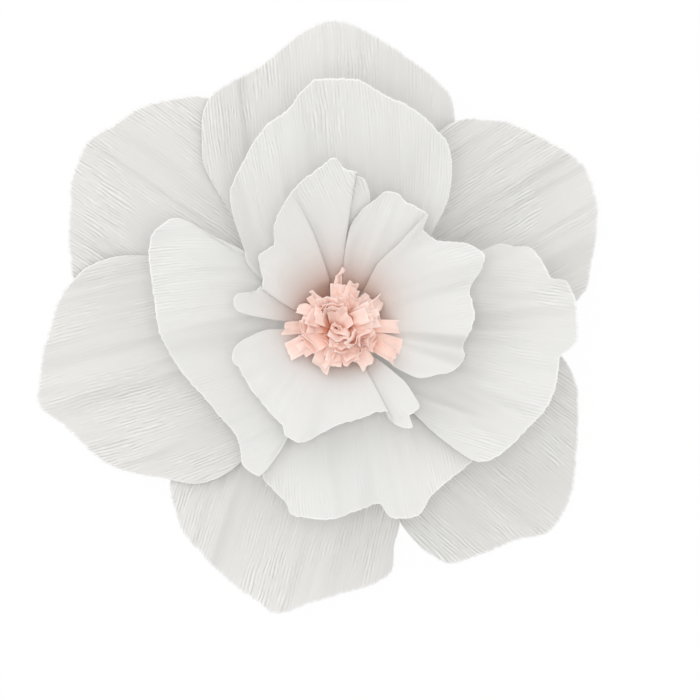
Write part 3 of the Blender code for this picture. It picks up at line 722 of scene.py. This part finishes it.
def add_petal(node, layer, sector, laps, rim, seed, folds=()):
    """One petal as a thin closed sheet of crepe paper, from its cut tail to its rim.

    Its foot fills the sector, in degrees. Its first and last edge lie over (1), under (-1) or
    level with (0) their neighbours. The rim's points are an angle in degrees and a share of the
    layer's reach.
    """
    rng = np.random.default_rng(seed)
    foot, reach = layer["section"][0][0], layer["section"][0][-1]
    rim_angle, rim_radius = torn_rim(rng, rim, reach)
    columns = len(rim_angle)
    blade_share = np.append(np.linspace(0.0, ROW_INSIDE_RIM, BLADE_ROWS)[1:], 1.0)[:, None]
    radius, height, length, out, up = blade_points(layer["section"], rim_radius, blade_share)

    # outline: the pressed foot fans out to the rim's points
    across = np.linspace(0.0, 1.0, columns)[None, :]
    by_angle = ((rim_angle - rim_angle[0]) / (rim_angle[-1] - rim_angle[0]))[None, :]
    side = 2.0 * by_angle - 1.0
    gap = EDGE_GAP / foot
    sector_start, sector_end = math.radians(sector[0]) + gap, math.radians(sector[1]) - gap
    foot_angle = sector_start + (sector_end - sector_start) * by_angle
    angle = foot_angle + (rim_angle[None, :] - foot_angle) * eased(radius, FAN_START, FAN_END)

    # laps, cupping and creases
    lap = np.where(side < 0, laps[0], laps[1])
    raised = lap * layer["lap"] * eased(radius, foot, LIFT_END)
    raised += np.where(lap >= 0, layer["cup"], 0.0) * eased(radius, FAN_START, reach)
    raised *= side * side
    raised += crease_height(layer["creases"], angle, radius, reach)

    # place on the flat sheet: the grain runs along the petal and fans in towards the gathers
    from_middle = angle - (rim_angle[0] + rim_angle[-1]) / 2
    sheet_across = from_middle * (radius**3 + GRAIN_BEND**3) ** (1 / 3)

    # slow waves round the layer, and streaks that the thumbs left along the petal
    swell = np.sin(SWELLS_ROUND * angle + SWELL_SLANT * radius + layer["phase"])
    raised += SWELL_HEIGHT * eased(radius, SWELL_START, reach) * swell
    bands = streaks(rng, sheet_across, length, layer["band"]) * (1.0 - side**4)
    raised += layer["wave"] * eased(radius, STREAK_START, STREAK_END) * bands

    turned, lifted_over = folded_over(angle, radius, folds)
    angle = angle + turned
    raised += lifted_over

    # the rim has lost its stretch: it curls a little and waves
    curl = soft_noise(rng, 2, columns, 1, CURLS)[0][None, :]
    raised += eased(blade_share, CURL_START, 1.0) * layer["curl"] * (curl - CURL_DROOP)

    # gathers: narrow folds at the thread that open out into the blade
    wander = soft_noise(rng, len(blade_share), columns, 5, 9) * 0.5
    gathers = np.sin(2 * math.pi * layer["folds"] * across + wander)
    opened = eased(radius, foot, GATHER_END)
    gather_depth = GATHER_DEPTH + GATHER_SWELL * eased(radius, foot, GATHER_FULL)
    lifted = gathers * gather_depth * (1.0 - opened) ** 1.5

    # ripples of the crepe, flattened where the sheet was stretched
    flat_share, rim_share, flat_end, rim_start = layer["crinkle"]
    strength = flat_share + (rim_share - flat_share) * eased(radius / reach, flat_end, rim_start)
    ripples = uneven_sheet(rng, sheet_across, length, RIPPLE_WIDTH, RIPPLE_LENGTH)
    lifted += layer["ridge"] * strength * ripples

    # tail: the same folds go on under the thread and flare out to the cut end
    tail_heights = np.array(TAIL_HEIGHTS)[:, None]
    tail_ones = np.ones((len(TAIL_HEIGHTS), columns))
    below_thread = 1.0 - tail_heights / STUB_THREAD
    tail_depth = GATHER_DEPTH + TAIL_SWELL * np.clip(below_thread, 0.0, 1.0)
    tail_radius = foot + layer["tail_spread"] * eased(below_thread, 0.0, 1.15)
    tail_radius = tail_radius - gathers[:1] * tail_depth
    ragged = rng.uniform(0.0, TAIL_RAGGED, columns)

    def points(shift):
        """The sheet's points, moved along its face direction."""
        blade_radius = radius + out * (lifted + shift)
        blade_height = height + raised + up * (lifted + shift)
        all_radius = np.vstack([tail_radius * tail_ones - shift, blade_radius])
        all_height = np.vstack([tail_heights * tail_ones, blade_height])
        all_height[0] += ragged
        all_angle = np.vstack([foot_angle * tail_ones, angle])
        return np.stack(
            [all_radius * np.cos(all_angle), all_radius * np.sin(all_angle), all_height], axis=-1
        )

    # each petal was cut from a place of its own on the roll of paper
    paper = np.stack(
        [
            np.vstack([sheet_across[0] * tail_ones, sheet_across]) + seed,
            np.vstack([tail_heights * tail_ones, length]),
            np.vstack([tail_ones, strength]),
        ],
        axis=-1,
    )
    patches = uneven_sheet(rng, sheet_across, length, WARM_PATCH_WIDTH, WARM_PATCH_LENGTH)
    warmth = layer["tint"] * (1.0 + 0.7 * patches)
    # painted warm shade round the fringe, with the paper's own warm patches added
    warm_shade_and_tint = np.vstack([0.0 * tail_ones, painted_fringe_shade(layer, angle, radius) + warmth])
    # a painted highlight along the rim's cut edge
    edge_highlight = np.vstack([0.0 * tail_ones, (blade_share == 1.0) * np.ones_like(radius)])
    sheet = (points(SHEET / 2), points(-SHEET / 2), paper, warm_shade_and_tint, edge_highlight)
    piece = bpy.data.objects.new(node + "_crepe", crepe_mesh(node + "_crepe", [sheet], white_crepe))
    bpy.context.scene.collection.objects.link(piece)
    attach(piece, "root")
    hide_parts(node)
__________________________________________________
STATED EXERCISE |
Write out every line of the material again, exactly as it reads.

EXERCISE RESULT |
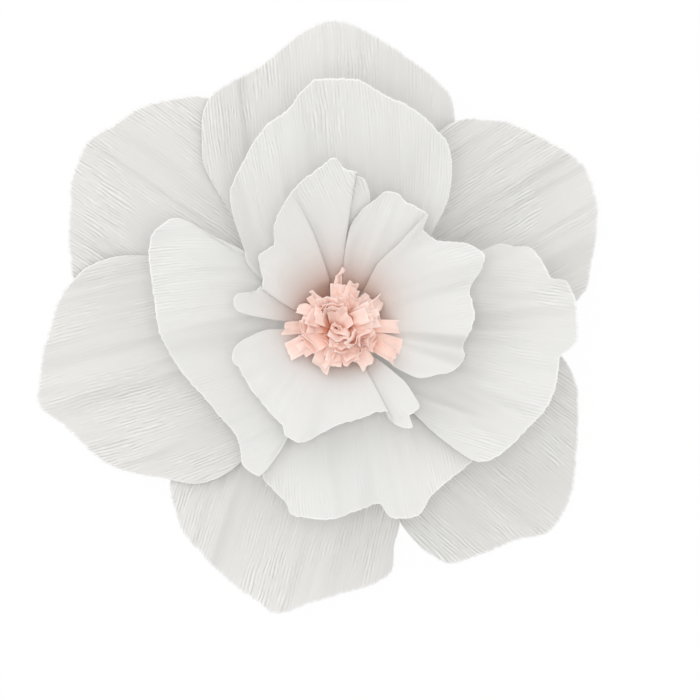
Write part 3 of the Blender code for this picture. It picks up at line 722 of scene.py. This part finishes it.
def add_petal(node, layer, sector, laps, rim, seed, folds=()):
    """One petal as a thin closed sheet of crepe paper, from its cut tail to its rim.

    Its foot fills the sector, in degrees. Its first and last edge lie over (1), under (-1) or
    level with (0) their neighbours. The rim's points are an angle in degrees and a share of the
    layer's reach.
    """
    rng = np.random.default_rng(seed)
    foot, reach = layer["section"][0][0], layer["section"][0][-1]
    rim_angle, rim_radius = torn_rim(rng, rim, reach)
    columns = len(rim_angle)
    blade_share = np.append(np.linspace(0.0, ROW_INSIDE_RIM, BLADE_ROWS)[1:], 1.0)[:, None]
    radius, height, length, out, up = blade_points(layer["section"], rim_radius, blade_share)

    # outline: the pressed foot fans out to the rim's points
    across = np.linspace(0.0, 1.0, columns)[None, :]
    by_angle = ((rim_angle - rim_angle[0]) / (rim_angle[-1] - rim_angle[0]))[None, :]
    side = 2.0 * by_angle - 1.0
    gap = EDGE_GAP / foot
    sector_start, sector_end = math.radians(sector[0]) + gap, math.radians(sector[1]) - gap
    foot_angle = sector_start + (sector_end - sector_start) * by_angle
    angle = foot_angle + (rim_angle[None, :] - foot_angle) * eased(radius, FAN_START, FAN_END)

    # laps, cupping and creases
    lap = np.where(side < 0, laps[0], laps[1])
    raised = lap * layer["lap"] * eased(radius, foot, LIFT_END)
    raised += np.where(lap >= 0, layer["cup"], 0.0) * eased(radius, FAN_START, reach)
    raised *= side * side
    raised += crease_height(layer["creases"], angle, radius, reach)

    # place on the flat sheet: the grain runs along the petal and fans in towards the gathers
    from_middle = angle - (rim_angle[0] + rim_angle[-1]) / 2
    sheet_across = from_middle * (radius**3 + GRAIN_BEND**3) ** (1 / 3)

    # slow waves round the layer, and streaks that the thumbs left along the petal
    swell = np.sin(SWELLS_ROUND * angle + SWELL_SLANT * radius + layer["phase"])
    raised += SWELL_HEIGHT * eased(radius, SWELL_START, reach) * swell
    bands = streaks(rng, sheet_across, length, layer["band"]) * (1.0 - side**4)
    raised += layer["wave"] * eased(radius, STREAK_START, STREAK_END) * bands

    turned, lifted_over = folded_over(angle, radius, folds)
    angle = angle + turned
    raised += lifted_over

    # the rim has lost its stretch: it curls a little and waves
    curl = soft_noise(rng, 2, columns, 1, CURLS)[0][None, :]
    raised += eased(blade_share, CURL_START, 1.0) * layer["curl"] * (curl - CURL_DROOP)

    # gathers: narrow folds at the thread that open out into the blade
    wander = soft_noise(rng, len(blade_share), columns, 5, 9) * 0.5
    gathers = np.sin(2 * math.pi * layer["folds"] * across + wander)
    opened = eased(radius, foot, GATHER_END)
    gather_depth = GATHER_DEPTH + GATHER_SWELL * eased(radius, foot, GATHER_FULL)
    lifted = gathers * gather_depth * (1.0 - opened) ** 1.5

    # ripples of the crepe, flattened where the sheet was stretched
    flat_share, rim_share, flat_end, rim_start = layer["crinkle"]
    strength = flat_share + (rim_share - flat_share) * eased(radius / reach, flat_end, rim_start)
    ripples = uneven_sheet(rng, sheet_across, length, RIPPLE_WIDTH, RIPPLE_LENGTH)
    lifted += layer["ridge"] * strength * ripples

    # tail: the same folds go on under the thread and flare out to the cut end
    tail_heights = np.array(TAIL_HEIGHTS)[:, None]
    tail_ones = np.ones((len(TAIL_HEIGHTS), columns))
    below_thread = 1.0 - tail_heights / STUB_THREAD
    tail_depth = GATHER_DEPTH + TAIL_SWELL * np.clip(below_thread, 0.0, 1.0)
    tail_radius = foot + layer["tail_spread"] * eased(below_thread, 0.0, 1.15)
    tail_radius = tail_radius - gathers[:1] * tail_depth
    ragged = rng.uniform(0.0, TAIL_RAGGED, columns)

    def points(shift):
        """The sheet's points, moved along its face direction."""
        blade_radius = radius + out * (lifted + shift)
        blade_height = height + raised + up * (lifted + shift)
        all_radius = np.vstack([tail_radius * tail_ones - shift, blade_radius])
        all_height = np.vstack([tail_heights * tail_ones, blade_height])
        all_height[0] += ragged
        all_angle = np.vstack([foot_angle * tail_ones, angle])
        return np.stack(
            [all_radius * np.cos(all_angle), all_radius * np.sin(all_angle), all_height], axis=-1
        )

    # each petal was cut from a place of its own on the roll of paper
    paper = np.stack(
        [
            np.vstack([sheet_across[0] * tail_ones, sheet_across]) + seed,
            np.vstack([tail_heights * tail_ones, length]),
            np.vstack([tail_ones, strength]),
        ],
        axis=-1,
    )
    patches = uneven_sheet(rng, sheet_across, length, WARM_PATCH_WIDTH, WARM_PATCH_LENGTH)
    warmth = layer["tint"] * (1.0 + 0.7 * patches)
    # painted warm shade round the fringe, with the paper's own warm patches added
    warm_shade_and_tint = np.vstack([0.0 * tail_ones, painted_fringe_shade(layer, angle, radius) + warmth])
    # a painted highlight along the rim's cut edge
    edge_highlight = np.vstack([0.0 * tail_ones, (blade_share == 1.0) * np.ones_like(radius)])
    sheet = (points(SHEET / 2), points(-SHEET / 2), paper, warm_shade_and_tint, edge_highlight)
    piece = bpy.data.objects.new(node + "_crepe", crepe_mesh(node + "_crepe", [sheet], white_crepe))
    bpy.context.scene.collection.objects.link(piece)
    attach(piece, "root")
    hide_parts(node)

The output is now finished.